Since getting a kindle for Christmas, I've been reading a few more new books than normal. I used to wonder if I would like using an e-reader and wasn't sure that I would, thinking I would miss the aesthetic experience of reading an actual book. Let me tell you: I LOVE our kindle - being able to carry around several books in one small reader is fantastic. And I don't really miss the physical book at all, although I feel like if I get a kindle book that I just love, I might feel compelled to buy an actual copy to own. I also love that they are less expensive than an actual book. The only down side I see is that it is almost too easy to download new books and since you don't have to put in a credit card number or anything (you order through your amazon account) it almost feels like they are all free.
Here are some recent favorites:
The Immortal Life of Henrietta Lacks: I have been wanting to read this one ever since I first heard about it. I feel like anyone would enjoy it, but especially as a student of science I loved it. It tells the story of the woman whose cancer cells became the first immortal cell line. All through college and medical school, I'd hear about research done on the HeLa cell line, research that has enabled scientists to discover many things and cure many diseases, but never knew anything about the person from whom these cells came. Now I do. This book is a really interesting study on medical ethics, research, and the complicated relationship many African-americans have with the medical profession.
Adopted for Life : This is a great book for anyone to read, not just people who want to adopt. Russell Moore writes beautifully about what our adoption in Christ means and how we are then called to adopt. I also really loved how he talks a good deal about fostering an environment of adoption within churches and how those who do not feel called to adopt can support this work.
Reclaiming Adoption: Missional Living through the Rediscovery of Abba Father: Another exhortation to the church about why we should adopt, but this one is a little more theological than the first. Adopted for Life seemed to me to be very pastoral, which was excellent, but this one had several great chapters that even more fully described what it means to be adopted in Christ and how that should affect the way we live. Excellent reading.

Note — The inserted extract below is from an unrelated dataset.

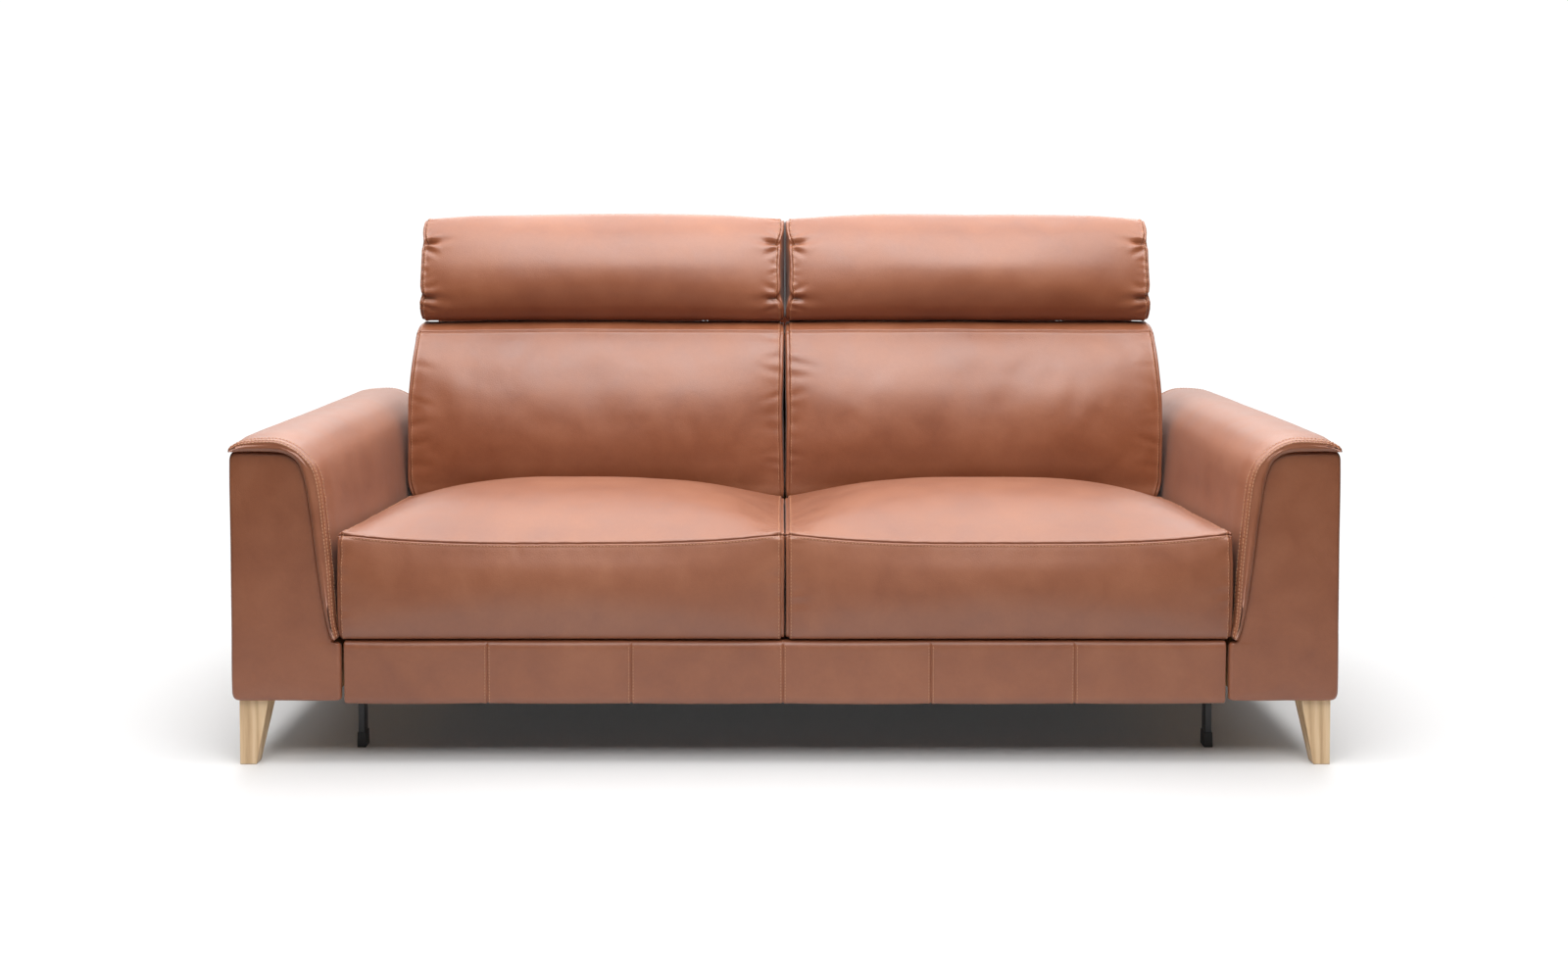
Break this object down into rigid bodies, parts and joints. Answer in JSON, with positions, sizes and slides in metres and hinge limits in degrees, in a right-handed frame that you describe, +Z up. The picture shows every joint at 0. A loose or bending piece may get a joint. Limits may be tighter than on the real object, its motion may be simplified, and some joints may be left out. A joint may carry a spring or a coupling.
{
  "type": "sofa",
  "caption": "Two-seat sofa with leather seat and back cushions, tilting raised headrests, sloping padded arms, tapered wooden legs and slim steel support legs.",
  "frame": {"origin": "centre of the sofa's footprint (its bounding box), on the floor", "axes": "+X along the seat to the viewer's right when facing the sofa, +Y from the front towards the back, +Z up; the sofa faces -Y"},
  "size_m": [2, 0.938, 1.0028],
  "materials": {
    "leather": "semi-gloss tan brown leather",
    "leg_wood": "pale clear-lacquered ash",
    "frame_wood": "sawn softwood",
    "plywood": "plain plywood",
    "black_steel": "satin black powder coat",
    "black_plastic": "matte black",
    "zinc_steel": "zinc plated",
    "spring_steel": "oiled spring wire",
    "dust_cloth": "thin black non-woven cloth"
  },
  "bodies": {
    "sofa_body": {"leg_front_left": "leg_wood", "leg_front_right": "leg_wood", "leg_rear_left": "leg_wood", "leg_rear_right": "leg_wood", "support_leg_left": "black_steel", "support_foot_left": "black_plastic", "support_leg_right": "black_steel", "support_foot_right": "black_plastic", "seat_rail_front": "frame_wood", "seat_rail_rear": "frame_wood", "seat_rail_left": "frame_wood", "seat_rail_right": "frame_wood", "seat_rail_centre": "frame_wood", "back_rail_bottom": "frame_wood", "back_rail_top": "frame_wood", "back_post_left": "frame_wood", "back_post_right": "frame_wood", "back_post_centre": "frame_wood", "back_support_panel": "plywood", "front_rail_cover": "leather", "back_outer_cover": "leather", "seat_spring_left_1": "spring_steel", "seat_spring_left_2": "spring_steel", "seat_spring_left_3": "spring_steel", "seat_spring_right_1": "spring_steel", "seat_spring_right_2": "spring_steel", "seat_spring_right_3": "spring_steel", "base_dust_cover": "dust_cloth", "seat_cushion_left": "leather", "back_cushion_left": "leather", "arm_cover_left": "leather", "arm_pad_left": "leather", "arm_inner_panel_left": "plywood", "arm_outer_panel_left": "plywood", "arm_front_post_left": "frame_wood", "arm_rear_post_left": "frame_wood", "hinge_base_left_1": "zinc_steel", "hinge_pin_left_1": "zinc_steel", "hinge_base_left_2": "zinc_steel", "hinge_pin_left_2": "zinc_steel", "seat_cushion_right": "leather", "back_cushion_right": "leather", "arm_cover_right": "leather", "arm_pad_right": "leather", "arm_inner_panel_right": "plywood", "arm_outer_panel_right": "plywood", "arm_front_post_right": "frame_wood", "arm_rear_post_right": "frame_wood", "hinge_base_right_1": "zinc_steel", "hinge_pin_right_1": "zinc_steel", "hinge_base_right_2": "zinc_steel", "hinge_pin_right_2": "zinc_steel"},
    "headrest_left": {"headrest_cushion_left": "leather", "headrest_board_left": "plywood", "hinge_arm_left_1": "zinc_steel", "hinge_arm_left_2": "zinc_steel"},
    "headrest_right": {"headrest_cushion_right": "leather", "headrest_board_right": "plywood", "hinge_arm_right_1": "zinc_steel", "hinge_arm_right_2": "zinc_steel"}
  },
  "joints": [
    {"name": "headrest_left_tilt", "type": "hinge", "parent": "sofa_body", "child": "headrest_left", "pos_m": [-0.3965, 0.345, 0.751], "axis": [-1, 0, 0], "range_deg": [0, 60]},
    {"name": "headrest_right_tilt", "type": "hinge", "parent": "sofa_body", "child": "headrest_right", "pos_m": [0.3965, 0.345, 0.751], "axis": [-1, 0, 0], "range_deg": [0, 60]}
  ]
}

The Book Thief: A very interesting novel set in Nazi Germany and narrated by Death himself. It is definitely sad (no surprise there since Death is not exactly an overly optimistic character and he's telling us about what happened during the holocaust) but has a happier ending. I think what I most enjoyed about this book was that the characters all seemed very real to me - no perfect heroes, no complete villains. I will say that in looking at the amazon page I discovered that this has sort of been marketed as a teen/YA book. There is some bad language so you might want to read before letting your kids at it. Because of the subject matter, I definitely don't think it would appropriate for younger readers.